Un métier qui s'ouvre aussi de nouvelles pistes de développement. "Nous avons le tourisme, mais aussi l'exportation, les réseaux de magasins et les décorateurs. Les magasins de décoration sont un nouveau réseau à démarcher. Il faut s'adapter tout en restant un métier d'art". Le tourisme, cette industrie non délocalisable, est un sujet "horizontal et non vertical". Ce qui constitue aussi un début de réponse à la question : faut-il un ministre du tourisme ? "En France, si on n'a pas le label "ministre", on est perdus, on souffre d'un manque de reconnaissance. Faut-il un ministre rattaché au premier ministre ? Il y a peut-être une représentation à mettre en place mais elle doit être transversale".

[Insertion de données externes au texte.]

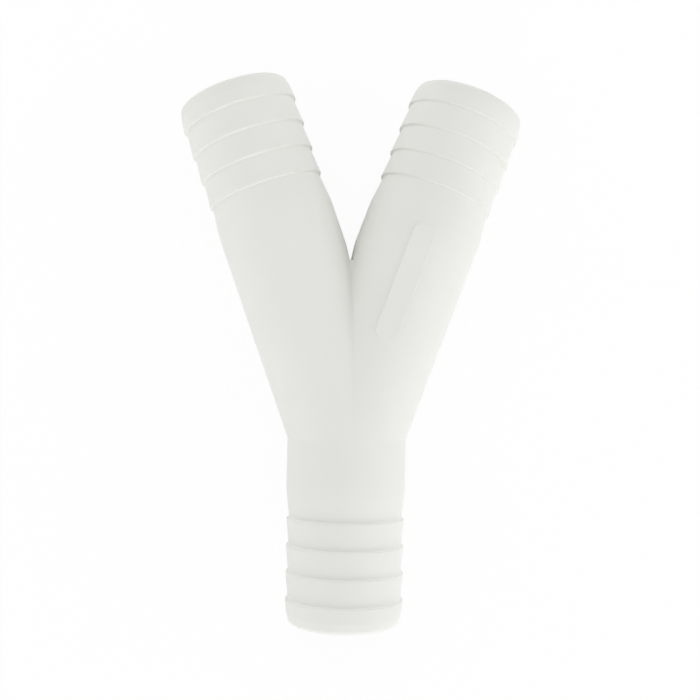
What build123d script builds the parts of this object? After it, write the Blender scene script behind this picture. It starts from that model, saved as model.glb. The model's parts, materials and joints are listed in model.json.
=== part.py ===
from build123d import *
import math
import os

# Y connector for 38 mm sanitation hose, moulded in one piece. One stem divides into two equal legs that
# lean apart from it, and each of the three ends is a barbed tail that a hose is pushed over and clamped on.
# Millimetres, +Z up. The part lies flat, with its three tube axes in one level plane. The stem points
# towards -Y and the legs towards +Y. The origin is under the middle of the whole part, on its lowest point.

# The tubes
bore_radius = 15.25  # the passage
body_radius = 19.25  # the plain tube between the tails
leg_angle = 20.0  # how far each leg leans from the line of the stem, degrees
stem_length = 63.2  # from the meeting point of the tube axes to the stem's mouth
leg_length = 115.4  # the same for a leg

# The hose tails, which are all alike
crest_radius = 19.05  # over the barbs
barb_height = 0.8  # of a crest above the root, where the taper before it ends
barb_count = 4
barb_pitch = 8.6
crest_land = 0.4  # the narrow cylinder on top of each barb
barb_step = 0.6  # length of the steep side that holds the hose back
tip_length = 8.3  # from the last barb's crest to the mouth
neck_length = 8.6  # from the first barb back to the full tube
neck_blend = 24.0  # radius where the neck runs out into the tube
lead_in_length = 3.7  # the two bevels at the mouth that let the hose start
nose_length = 1.0  # the steeper of them, at the very end
nose_share = 0.68  # of the depth of both bevels that the steeper one takes
lip_width = 1.0  # flat end of the mouth, between the bevels and the passage

# Where the tubes merge
shoulder = 0.05  # least width of the ledge that the legs stand on
crease_chamfer = 0.4  # along the crease between the legs and round the crotch
crease_start = 6.0  # above the meeting point, where the crease is deep enough to be filled
relief_depth = 2.4  # of the tapered gap at the crotch, below the point where the legs' round sides would meet
relief_radius = 0.55  # of its closed end
relief_mouth = 2.4  # its half width at its open end
relief_length = 10.0  # between the centres of its two ends

# The raised pad for a marking, left blank, on the upper side of the right leg
pad_length = 38.0
pad_width = 7.2
pad_corner = 2.5
pad_gap = 2.9  # from its outer end to the start of the neck
pad_offset = -0.55  # across the leg, from its middle line
pad_rise = 0.1  # of its flat top above the highest line of the tube
pad_depth = 1.5  # how far down from its top its sides run into the wall

lean = math.radians(leg_angle)
root_radius = crest_radius - barb_height
taper_slope = barb_height / (barb_pitch - crest_land - barb_step)
tip_radius = crest_radius - taper_slope * (tip_length - crest_land - lead_in_length)
lip_radius = bore_radius + lip_width
nose_radius = lip_radius + nose_share * (tip_radius - lip_radius)
neck_slope = math.atan2(body_radius - root_radius, neck_length)
blend_length = neck_blend * math.tan(neck_slope / 2)
tail_length = tip_length + barb_pitch * (barb_count - 1) + barb_step + neck_length + blend_length
pad_centre = leg_length - tail_length - pad_gap - pad_length / 2

# The stem ends a little below the point where its side would meet a leg's side.
ledge_drop = body_radius * math.tan(lean / 2) + shoulder / math.tan(lean)
relief_start = body_radius / math.sin(lean) - relief_depth + relief_radius

# The tube axes meet at the origin until the part is finished. Each frame's Y runs outwards along its tube.
stem_frame = Plane.XY.rotated((0, 0, 180))
right_leg_frame = Plane.XY.rotated((0, 0, -leg_angle))
left_leg_frame = Plane.XY.rotated((0, 0, leg_angle))
ledge_plane = Plane.XZ.offset(ledge_drop).reverse()
crease_plane = Plane.XZ.offset(-crease_start).reverse()


def barbed_tube(frame, start, mouth):
    """Solid tube from start to mouth along the frame's Y, with a hose tail at its mouth."""
    crests = [mouth - tip_length - barb_pitch * n for n in reversed(range(barb_count))]
    teeth = []
    for crest in crests:
        teeth += [(root_radius, crest - barb_step), (crest_radius, crest), (crest_radius, crest + crest_land)]
    blend_start = (body_radius, mouth - tail_length)
    lead_in = [(tip_radius, mouth - lead_in_length), (nose_radius, mouth - nose_length), (lip_radius, mouth)]
    with BuildPart() as tube:
        with BuildSketch(frame):
            with BuildLine():
                Polyline((0, start), (body_radius, start), blend_start)
                blend = JernArc(blend_start, (0, 1), neck_blend, math.degrees(neck_slope))
                Polyline(blend @ 1, *teeth, *lead_in, (0, mouth), (0, start))
            make_face()
        revolve(axis=Axis(frame.origin, frame.y_dir))
    return tube.part


leg = barbed_tube(right_leg_frame, -body_radius, leg_length)
stem = barbed_tube(stem_frame, ledge_drop, stem_length)

# The legs above the start of the crease: half a leg and its mirror image, and a narrow fill between them
with BuildPart() as forked_legs:
    add(leg)
    split(bisect_by=crease_plane)
    split(bisect_by=Plane.YZ)
    mirror(about=Plane.YZ)
    crease = forked_legs.edges().filter_by(GeomType.ELLIPSE).filter_by_position(Axis.X, 0, 0)
    chamfer(crease, crease_chamfer)

with BuildPart() as y_connector:
    # The legs below the start of the crease, cut square where the stem begins
    add(leg)
    split(bisect_by=crease_plane, keep=Keep.BOTTOM)
    split(bisect_by=ledge_plane)
    split(bisect_by=Plane.YZ)
    mirror(about=Plane.YZ)
    add(forked_legs.part)
    add(stem)

    # The tapered gap that a thin blade of the mould leaves at the crotch
    with BuildSketch():
        with Locations((0, relief_start)):
            Circle(relief_radius)
        with Locations((0, relief_start + relief_length)):
            Circle(relief_mouth)
        make_hull()
    extrude(amount=body_radius, both=True, mode=Mode.SUBTRACT)

    # The passages, which part at an edge between the legs
    for frame, mouth in ((stem_frame, stem_length), (right_leg_frame, leg_length), (left_leg_frame, leg_length)):
        with BuildSketch(Plane(frame.origin, x_dir=frame.x_dir, z_dir=frame.y_dir)):
            Circle(bore_radius)
        extrude(amount=mouth, mode=Mode.SUBTRACT)

    # The pad
    with BuildSketch(right_leg_frame.offset(body_radius + pad_rise)):
        with Locations((pad_offset, pad_centre)):
            RectangleRounded(pad_width, pad_length, pad_corner)
    extrude(amount=-pad_depth)

box = y_connector.part.bounding_box()
y_connector.part.move(Location((0, -box.center().Y, -box.min.Z)))
y_connector.part.label = "y_connector"
os.makedirs("parts", exist_ok=True)
export_step(y_connector.part, "parts/y_connector.step")
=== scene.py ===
# %% [markdown]
# # A white Y connector for sanitation hose
# The real part is one plastic moulding. One stem divides into two legs, and every end is a barbed tail
# that a hose is pushed over. The solid model of it is already made, at its real size and in its own
# frame. This lesson dresses that model: a camera, a finer surface with the small roundings that a mould
# leaves, a satin plastic finish, and soft studio light.

# %% Load the solid model
import json
import math

import bmesh
import bpy
from mathutils import Matrix, Vector

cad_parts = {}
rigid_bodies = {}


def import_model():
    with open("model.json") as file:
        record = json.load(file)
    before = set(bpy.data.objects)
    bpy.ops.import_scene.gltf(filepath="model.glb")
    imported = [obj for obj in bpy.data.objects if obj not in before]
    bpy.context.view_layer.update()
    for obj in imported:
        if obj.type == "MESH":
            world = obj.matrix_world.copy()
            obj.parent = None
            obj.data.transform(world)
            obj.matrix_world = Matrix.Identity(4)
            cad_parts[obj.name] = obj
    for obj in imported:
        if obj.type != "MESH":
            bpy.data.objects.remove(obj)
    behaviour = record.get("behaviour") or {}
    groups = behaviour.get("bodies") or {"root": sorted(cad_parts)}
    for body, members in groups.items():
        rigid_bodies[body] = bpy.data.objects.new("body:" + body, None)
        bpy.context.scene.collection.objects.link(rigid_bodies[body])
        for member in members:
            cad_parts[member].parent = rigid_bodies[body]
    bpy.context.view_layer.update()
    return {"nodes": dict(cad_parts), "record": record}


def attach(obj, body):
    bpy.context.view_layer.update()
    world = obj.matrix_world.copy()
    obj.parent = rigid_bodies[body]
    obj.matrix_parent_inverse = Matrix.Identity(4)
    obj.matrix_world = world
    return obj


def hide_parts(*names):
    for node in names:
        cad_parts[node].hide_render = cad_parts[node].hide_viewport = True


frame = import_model()
connector = frame["nodes"]["y_connector"]

# %% [markdown]
# ## Sizes
# The record of the solid model states the axes, lengths and radii of the tubes, so those are read from it
# and aren't typed again. What it doesn't state, such as the height of a barb, is named here. Lengths are
# in millimetres, measured from the junction, the point where the three tube axes meet. Only the finished
# mesh is brought to metres.

# %% Sizes that the record states
MM = 0.001
mounts = {mount["name"]: mount for mount in frame["record"]["mounts"]}
leg_tail = mounts["right_leg_tail"]
leg_passage = mounts["right_leg_passage"]
stem_passage = mounts["stem_passage"]
leg_axis = Vector(leg_tail["axis"])
tail_middle = Vector(leg_tail["pos_m"])
junction = tail_middle - leg_axis * (tail_middle.x / leg_axis.x)

lean = math.atan2(leg_axis.x, leg_axis.y)
body_radius = junction.z / MM
crest_radius = leg_tail["dims"]["r_mm"]
bore_radius = leg_passage["dims"]["r_mm"]
leg_length = leg_passage["dims"]["length_mm"]
stem_length = stem_passage["dims"]["length_mm"]
print("junction", junction, "lean", round(math.degrees(lean), 2), "body radius", round(body_radius, 3))

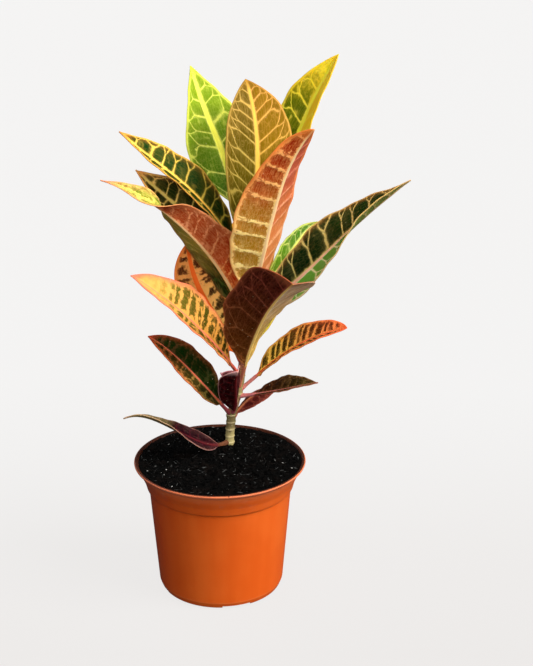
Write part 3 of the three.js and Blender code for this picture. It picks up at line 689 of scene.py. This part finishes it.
def leaf_piece(leaf, settings):
    """A leaf as one closed tube: round sections up the stalk that open into thin winged ones along the blade.

    A section's upper and under side lie half a thickness either side of the middle surface. That surface rises from
    the midrib at the fold's angle, ripples towards the margin, and bulges between the side veins. The midrib is a keel
    below and a low ridge in a groove above. Each side vein is a groove above and a ridge below.
    """
    at, length = midrib(leaf)
    number = LEAVES.index(leaf)
    blade = length - leaf.stalk
    reach = np.linspace(0, ROOT_REACH, 4 * ROOT_REACH + 1)
    axis, radius = stem_at(np.array([leaf.root]))
    inside = np.linalg.norm((at(reach)[0] - axis[0])[:, :2], axis=1)
    foot = 0.0 if leaf.root >= STEM[-1, 2] else float(np.interp(ROOT_DEPTH * radius[0], inside, reach))
    steps = max(60, round(blade / settings.cell))
    f = np.linspace(0, 1, steps)
    blade_s = leaf.stalk + blade * (0.999 * (f + 0.12 * np.sin(math.pi * f) ** 2 * (f - 0.5)))
    stalk_s = np.linspace(foot, leaf.stalk, max(8, round(leaf.stalk)), endpoint=False)
    s = np.concatenate([stalk_s, blade_s])
    t = np.clip((s - leaf.stalk) / blade, 0, 1)
    point, along = at(s)
    face = unit(np.array(leaf.face, float))
    up = unit(face - (along @ face)[:, None] * along)
    right = np.cross(along, up)
    roll = np.radians(leaf.turn * (t - 0.5) + leaf.twist * smooth((t - TWIST_FROM) / TWIST_OVER))[:, None]
    up, right = up * np.cos(roll) + right * np.sin(roll), right * np.cos(roll) - up * np.sin(roll)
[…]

L'international est évidemment un axe qui doit être regardé, mais avec méthode. "Il faut aller chercher les marchés là où ils sont. Le marché est mondial. On ne peut pas rester sur le marché franco-français. Cependant, l'international demande un certain investissement. Il faut aller tester son marché, avoir le bon produit", égrène celle qui est aussi conseiller au commerce extérieur de la France. "La meilleure solution, surtout pour des primo-exportateurs, c'est le voyage de groupe car des stimuli se créent. Le chasser en meute c'est s'aider les uns, les autres. Le chef d'entreprise doit être curieux, regarder autour de lui, le monde évolue, le chef d'entreprise doit évoluer aussi". Une capacité à être souple, adaptable, agile comme on le dit aujourd'hui des startups. "Nos métiers sont de vieux métiers, ils se sont toujours adaptés et ils vont continuer à le faire."